A few Thursdays ago, I showed up at my friend Dianna Milam’s house with a basket full of eggs, whipping cream, sausage and bread. Dianna opened the door with a pure, unrestrained smile on her face, and I basked in seeing the radiance. Because after the hardest year of her life, Dianna Milam had made it. Life was ahead of her in all its wonderful, complicated glory and she was ready to dive in, ready to feel normal, ready to celebrate, and, thanks be to God, ready to eat.
Six weeks ago, Dianna had surgery to remove a tumor in her brain. The mass was discovered last November after she’d started feeling increasing dizziness and an increased sensitivity to light. It was actually my husband, who is a radiologist, who called to tell her what the MRI had shown. The tumor was benign, but it was pressing on an important nerve center in her brain. It would continue to grow and the symptoms from it would continue to get worse.
In December, she came to my house for lunch a changed woman. I’ve known Dianna for several years now, and though we don’t see each other that often, when we do, we are able to pick up where we left off and have the most extraordinary conversations.
I first met her while I was working as a reporter at The Sentinel. She was training her two golden retrievers for Love on a Leash, a program that provides pet therapy to the sick and elderly, and hoped they would become a beloved part of St. Jo. I’d been assigned to write a story about it and, upon meeting, we immediately hit it off, with me spending a lot more time visiting with her than actually getting information for the story.
I told her then, and it’s true now, Dianna is one of the most quotable people I have ever met. She has a way of speaking that gets to the essence of things, of articulating the unarticulated and conveying wisdom that you suspect she’s acquired through a lot of careful, quiet thought. I’ve learned a lot from her, whether we’re talking about step-parenting, ice cream making, skin care, marriage, friendship or Anthropologie. She lives her life with purpose and joy and, after spending an afternoon with her, you feel not only refreshed but inspired to live the same way.
But when Dianna came to my house last December, she had changed. She was still brilliant, but so damn scared. She told me she was doing everything she could to fight for her quality of life. The doctors had told her the tumor was inoperable and the dizziness, which would get worse, was something she would just have to accept. But she would not. So she was going to acupuncture and seeing a naturopathic doctor. Taking essential oils and had given up eating eggs, dairy and gluten. All of it, she told me in a controlled, unfamiliar voice, was in the hope she could cure herself, if by sheer will alone.
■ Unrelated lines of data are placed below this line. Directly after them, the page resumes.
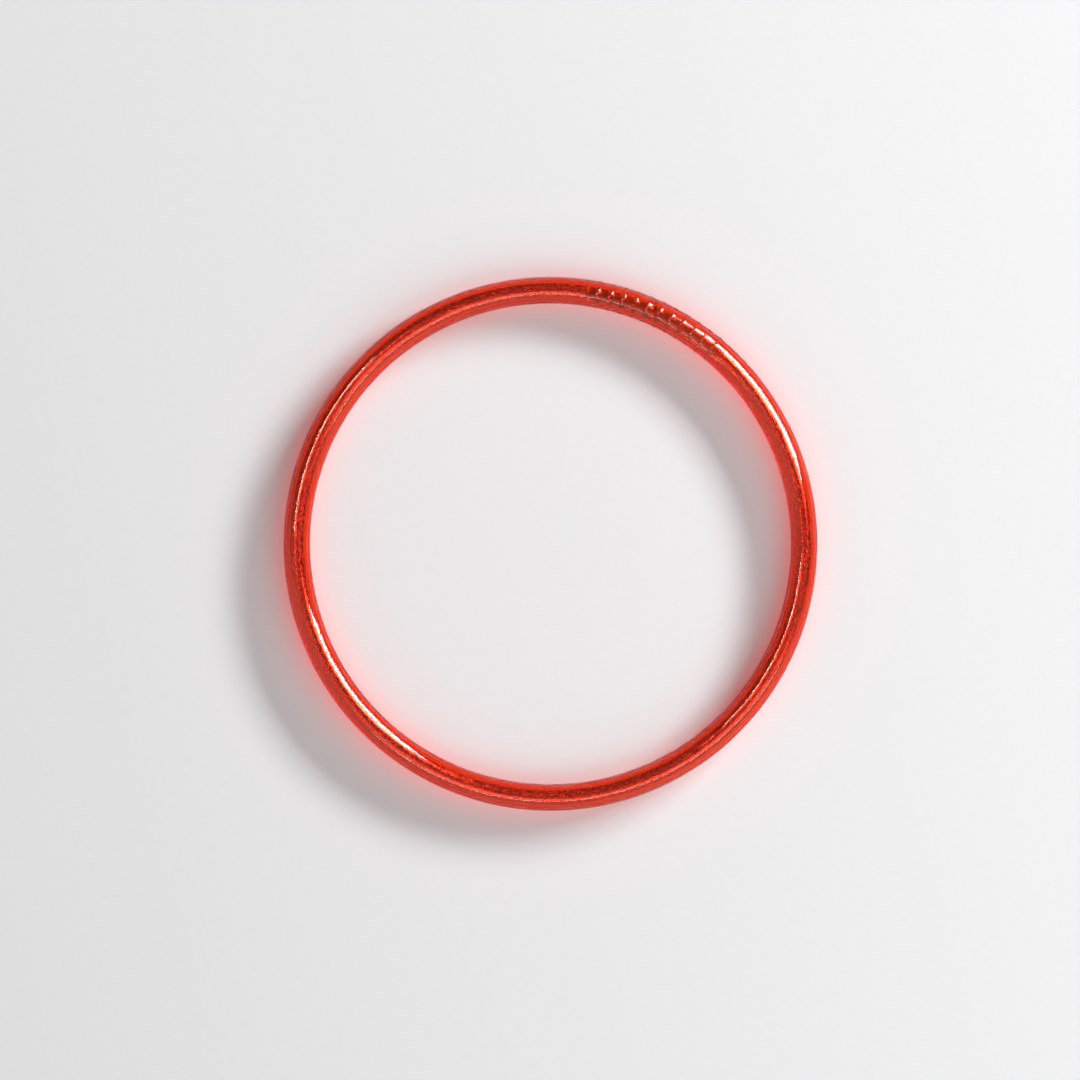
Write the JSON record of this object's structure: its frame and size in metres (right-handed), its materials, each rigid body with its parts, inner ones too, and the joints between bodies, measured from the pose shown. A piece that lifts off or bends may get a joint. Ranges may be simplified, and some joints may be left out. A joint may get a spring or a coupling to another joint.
{
  "type": "bangle bracelet",
  "caption": "Closed round bangle made of a translucent tinted tube lined with rolled glitter foil, its ends joined over a hidden ribbed plug.",
  "frame": {"origin": "centre of the ring, on the surface that the bangle lies on", "axes": "+Z along the ring's axis, up when it lies flat; +Y from the centre towards the seam where the tube's ends meet; +X to the right of the seam seen from above"},
  "size_m": [0.07, 0.0701, 0.0036],
  "materials": {
    "tube_vinyl": "clear tinted flexible vinyl, glossy",
    "glitter_foil": "metallised glitter film, crinkled",
    "plug_plastic": "clear moulded plastic, glossy",
    "adhesive": "set adhesive, slightly cloudy",
    "loose_glitter": "metallised flakes, mirror bright"
  },
  "bodies": {
    "root": {"outer_tube": "tube_vinyl", "foil_roll": "glitter_foil", "joint_plug": "plug_plastic", "seam_glue": "adhesive", "glitter_flakes": "loose_glitter"}
  },
  "joints": []
}
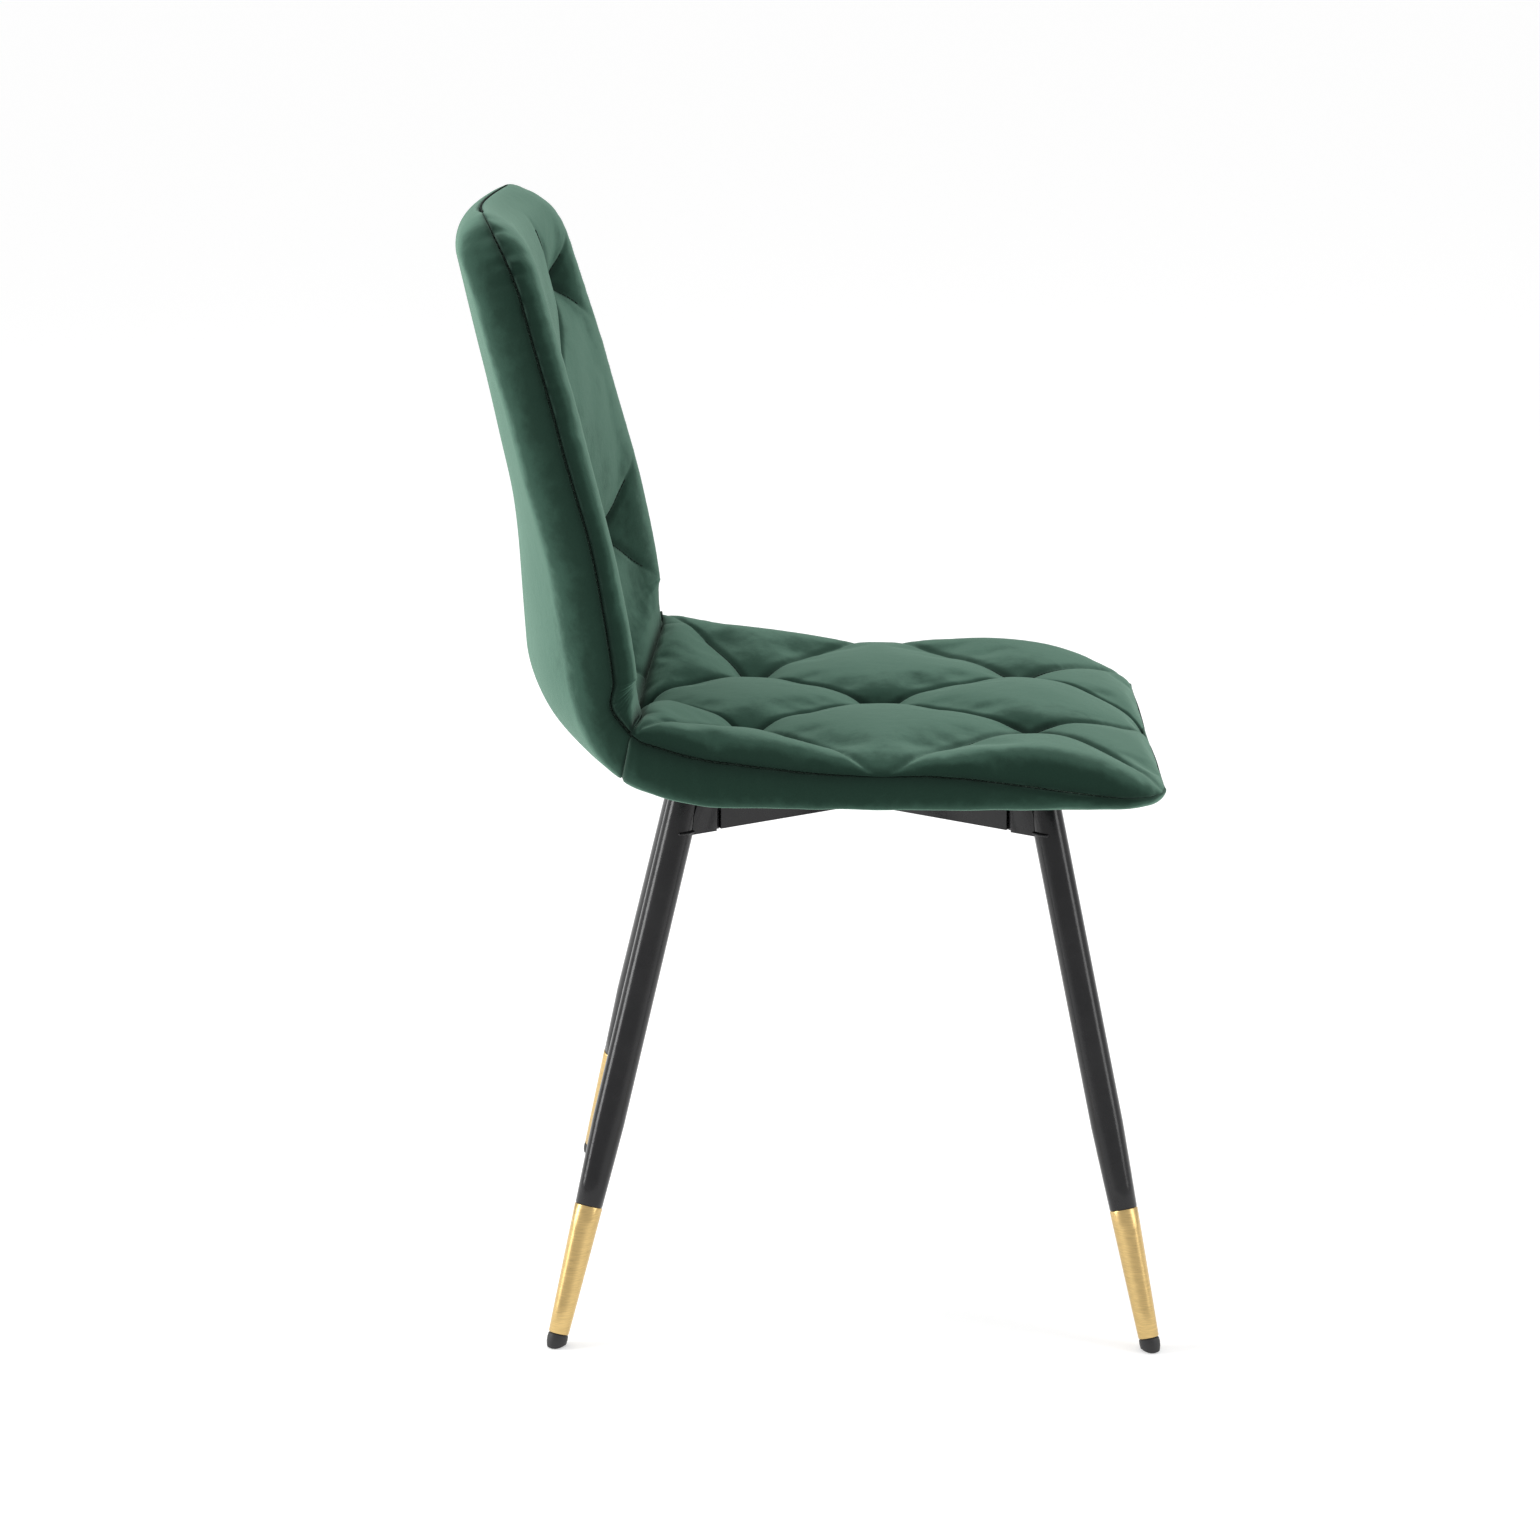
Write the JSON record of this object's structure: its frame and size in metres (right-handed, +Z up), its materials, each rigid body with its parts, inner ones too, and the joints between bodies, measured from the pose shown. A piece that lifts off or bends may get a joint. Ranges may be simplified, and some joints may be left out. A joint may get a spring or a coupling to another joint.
{
  "type": "dining chair",
  "caption": "Armless dining chair with a quilted velvet shell seat and back on splayed black metal legs with gold-coloured feet.",
  "frame": {"origin": "on the floor, below the middle of the chair's bounding box", "axes": "+Z up, +X the way the sitter faces, +Y to the sitter's left"},
  "size_m": [0.5444, 0.4378, 0.8562],
  "materials": {
    "velvet": "dark green short-pile velvet",
    "foam": "plain open foam",
    "plywood": "raw bent plywood",
    "lining": "black non-woven cloth",
    "black_steel": "satin black powder coat",
    "zinc_steel": "zinc plated",
    "brass": "satin gold",
    "glide_plastic": "matt black"
  },
  "bodies": {
    "root": {"seat_cover": "velvet", "inner_back_cover": "velvet", "outer_back_cover": "velvet", "seat_border": "velvet", "seat_foam": "foam", "back_foam": "foam", "outer_back_foam": "foam", "plywood_shell": "plywood", "dust_cloth": "lining", "cross_bar": "black_steel", "rear_half_bar": "black_steel", "front_half_bar": "black_steel", "mounting_plate_rear_right": "black_steel", "leg_rear_right": "black_steel", "leg_saddle_rear_right": "black_steel", "sleeve_rear_right": "brass", "glide_rear_right": "glide_plastic", "bolt_rear_right_outer": "zinc_steel", "tee_nut_rear_right_outer": "zinc_steel", "bolt_rear_right_inner": "zinc_steel", "tee_nut_rear_right_inner": "zinc_steel", "mounting_plate_rear_left": "black_steel", "leg_rear_left": "black_steel", "leg_saddle_rear_left": "black_steel", "sleeve_rear_left": "brass", "glide_rear_left": "glide_plastic", "bolt_rear_left_outer": "zinc_steel", "tee_nut_rear_left_outer": "zinc_steel", "bolt_rear_left_inner": "zinc_steel", "tee_nut_rear_left_inner": "zinc_steel", "mounting_plate_front_right": "black_steel", "leg_front_right": "black_steel", "leg_saddle_front_right": "black_steel", "sleeve_front_right": "brass", "glide_front_right": "glide_plastic", "bolt_front_right_outer": "zinc_steel", "tee_nut_front_right_outer": "zinc_steel", "bolt_front_right_inner": "zinc_steel", "tee_nut_front_right_inner": "zinc_steel", "mounting_plate_front_left": "black_steel", "leg_front_left": "black_steel", "leg_saddle_front_left": "black_steel", "sleeve_front_left": "brass", "glide_front_left": "glide_plastic", "bolt_front_left_outer": "zinc_steel", "tee_nut_front_left_outer": "zinc_steel", "bolt_front_left_inner": "zinc_steel", "tee_nut_front_left_inner": "zinc_steel"}
  },
  "joints": []
}
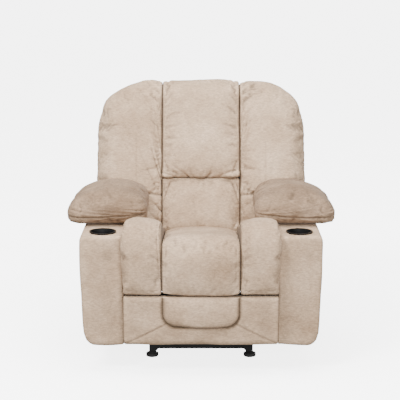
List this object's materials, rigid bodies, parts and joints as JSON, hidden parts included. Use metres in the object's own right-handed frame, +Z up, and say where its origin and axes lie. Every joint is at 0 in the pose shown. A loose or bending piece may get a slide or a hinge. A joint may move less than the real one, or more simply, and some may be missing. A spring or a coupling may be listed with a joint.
{
  "type": "recliner armchair",
  "caption": "Upholstered living-room recliner with pillow arms, sunken cup holders, a folding footrest on scissor links, a hinged channel back and a pull release handle.",
  "frame": {"origin": "on the floor under the centre of the overall bounding box", "axes": "+X to the left hand of a person sitting in it, -Y towards the front of the seat, +Z up"},
  "size_m": [1.02, 0.9093, 1.0104],
  "materials": {
    "arm_board_left": "matte",
    "arm_board_right": "matte",
    "arm_cover_left": "matte",
    "arm_cover_right": "matte",
    "arm_mount_left": "matte",
    "arm_mount_right": "matte",
    "arm_pad_left": "matte",
    "arm_pad_right": "matte",
    "back_bracket_left": "satin",
    "back_bracket_right": "satin",
    "back_outer_panel": "matte",
    "back_post_left": "matte",
    "back_post_right": "matte",
    "back_rail_low": "matte",
    "back_rail_top": "matte",
    "back_support": "matte",
    "back_wing_left": "matte",
    "back_wing_right": "matte",
    "base_front_frame": "satin",
    "base_rail_left": "satin",
    "base_rail_right": "satin",
    "base_rear_frame": "satin",
    "cross_tube_front": "satin",
    "cross_tube_rear": "satin",
    "cup_holder_left": "gloss",
    "cup_holder_right": "gloss",
    "foot_front_left": "matte",
    "foot_front_right": "matte",
    "foot_rear_left": "matte",
    "foot_rear_right": "matte",
    "footrest_board": "matte",
    "footrest_bracket_left": "satin",
    "footrest_bracket_right": "satin",
    "footrest_pad": "matte",
    "footrest_tongue": "matte",
    "handle_bezel": "gloss",
    "handle_pin": "satin",
    "headrest_cushion": "matte",
    "link_a_left": "satin",
    "link_a_right": "satin",
    "link_b_left": "satin",
    "link_b_right": "satin",
    "link_c_left": "satin",
    "link_c_right": "satin",
    "link_d_left": "satin",
    "link_d_right": "satin",
    "lumbar_cushion": "matte",
    "release_handle": "gloss",
    "seat_bolster_left": "matte",
    "seat_bolster_right": "matte",
    "seat_centre_cushion": "matte",
    "seat_deck": "matte",
    "seat_rail_front": "matte",
    "seat_rail_left": "matte",
    "seat_rail_rear": "matte",
    "seat_rail_right": "matte",
    "side_plate_left": "satin",
    "side_plate_right": "satin",
    "torque_tube": "satin"
  },
  "bodies": {
    "base": {"arm_board_left": "arm_board_left", "arm_board_right": "arm_board_right", "arm_cover_left": "arm_cover_left", "arm_cover_right": "arm_cover_right", "arm_mount_left": "arm_mount_left", "arm_mount_right": "arm_mount_right", "arm_pad_left": "arm_pad_left", "arm_pad_right": "arm_pad_right", "base_front_frame": "base_front_frame", "base_rail_left": "base_rail_left", "base_rail_right": "base_rail_right", "base_rear_frame": "base_rear_frame", "cross_tube_front": "cross_tube_front", "cross_tube_rear": "cross_tube_rear", "cup_holder_left": "cup_holder_left", "cup_holder_right": "cup_holder_right", "foot_front_left": "foot_front_left", "foot_front_right": "foot_front_right", "foot_rear_left": "foot_rear_left", "foot_rear_right": "foot_rear_right", "handle_bezel": "handle_bezel", "handle_pin": "handle_pin", "seat_bolster_left": "seat_bolster_left", "seat_bolster_right": "seat_bolster_right", "seat_centre_cushion": "seat_centre_cushion", "seat_deck": "seat_deck", "seat_rail_front": "seat_rail_front", "seat_rail_left": "seat_rail_left", "seat_rail_rear": "seat_rail_rear", "seat_rail_right": "seat_rail_right", "side_plate_left": "side_plate_left", "side_plate_right": "side_plate_right"},
    "link_a": {"link_a_left": "link_a_left", "link_a_right": "link_a_right", "torque_tube": "torque_tube"},
    "link_b": {"link_b_left": "link_b_left", "link_b_right": "link_b_right"},
    "link_c": {"link_c_left": "link_c_left", "link_c_right": "link_c_right"},
    "link_d": {"link_d_left": "link_d_left", "link_d_right": "link_d_right"},
    "footrest": {"footrest_bracket_left": "footrest_bracket_left", "footrest_bracket_right": "footrest_bracket_right", "footrest_board": "footrest_board", "footrest_pad": "footrest_pad", "footrest_tongue": "footrest_tongue"},
    "back": {"back_bracket_left": "back_bracket_left", "back_bracket_right": "back_bracket_right", "back_post_left": "back_post_left", "back_post_right": "back_post_right", "back_wing_left": "back_wing_left", "back_wing_right": "back_wing_right", "back_rail_top": "back_rail_top", "back_rail_low": "back_rail_low", "back_support": "back_support", "headrest_cushion": "headrest_cushion", "lumbar_cushion": "lumbar_cushion", "back_outer_panel": "back_outer_panel"},
    "handle": {"release_handle": "release_handle"}
  },
  "joints": [
    {"name": "footrest_drive", "type": "hinge", "parent": "base", "child": "link_a", "pos_m": [0, -0.226, 0.2538], "axis": [-1, 0, 0], "range_deg": [0, 129]},
    {"name": "link_c_pivot", "type": "hinge", "parent": "link_a", "child": "link_c", "pos_m": [0, -0.1106, 0.1016], "axis": [-1, 0, 0], "range_deg": [-130.65, 0.5]},
    {"name": "footrest_pivot", "type": "hinge", "parent": "link_c", "child": "footrest", "pos_m": [0, -0.3682, 0.2456], "axis": [-1, 0, 0], "range_deg": [-0.5, 91.65]},
    {"name": "link_b_pivot", "type": "hinge", "parent": "base", "child": "link_b", "pos_m": [0, -0.2828, 0.2815], "axis": [-1, 0, 0], "range_deg": [-0.5, 130.13]},
    {"name": "link_d_pivot", "type": "hinge", "parent": "link_b", "child": "link_d", "pos_m": [0, -0.15234, 0.1425], "axis": [-1, 0, 0], "range_deg": [-135.95, 0.5]},
    {"name": "back_recline", "type": "hinge", "parent": "base", "child": "back", "pos_m": [0, 0.1454, 0.28], "axis": [-1, 0, 0], "range_deg": [0, 35]},
    {"name": "release_handle_pivot", "type": "hinge", "parent": "base", "child": "handle", "pos_m": [-0.44, -0.1146, 0.376], "axis": [0, 1, 0], "range_deg": [0, 35], "stiffness_Nm_per_rad": 0.25, "springref_deg": -11.46}
  ],
  "couplings": [
    {"joint": "link_c_pivot", "follows": "footrest_drive", "ratio": -1.0089},
    {"joint": "footrest_pivot", "follows": "footrest_drive", "ratio": 0.70659},
    {"joint": "link_b_pivot", "follows": "footrest_drive", "ratio": 1.0049},
    {"joint": "link_d_pivot", "follows": "footrest_drive", "ratio": -1.05}
  ]
}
When Dianna left that day, I was upset for a long time. I didn’t know if I should write to her to tell her how I felt or if that would upset her more, inflate something she was trying to keep manageable. I wished there were something I could say to make things better, but hell if I knew what that was.
And then William got sick, and Dianna and I didn’t see each other for several months. When we did, we connected in a different way. We had met at a busy deli at lunchtime, but we might as well have been the only people on the planet. That’s how we felt. With her tumor and my husband sick, we had been left behind by the mainstream. Those lives had continued on smoothly and happily, ours were strapped to rafts floating in an unknown.
Because of what we’d both experienced, we knew things that we didn’t know before — lessons in the fragility of life, in the importance of not letting beauty go unappreciated. We talked about how life was unfair and how this was hard and we wanted things to just go back to normal. When things got really scary, Dianna told me she would whisper the word “grateful” in her mind, stretch it out and say it as slowly as she could until she felt calm again. Leave it to Dianna to focus on gratitude while in the center of a storm.
But seven weeks ago, Dianna’s life changed again. She had found a doctor in California willing to remove her tumor using a procedure that would be less damaging to her brain. The procedure was a complete success and today she is cured. Life is no longer on pause for Dianna Milam.
So last week, when I showed up with my basket of goodies, she was hungry. We whipped up some scrambled eggs with plenty of cream, buttered toast, fried sausages. We sat in her lovely kitchen overlooking the woods and we talked about the surgery and her recovery, how she wanted to spread the word about endoscopic brain surgery, how William was doing. And then something truly remarkable happened. We talked about the stuff normal people talk about: work and vacations, house renovations and recipes, where to buy seafood online, where to get the hand soap she has in her bathroom. And never, ever has breakfast tasted so good.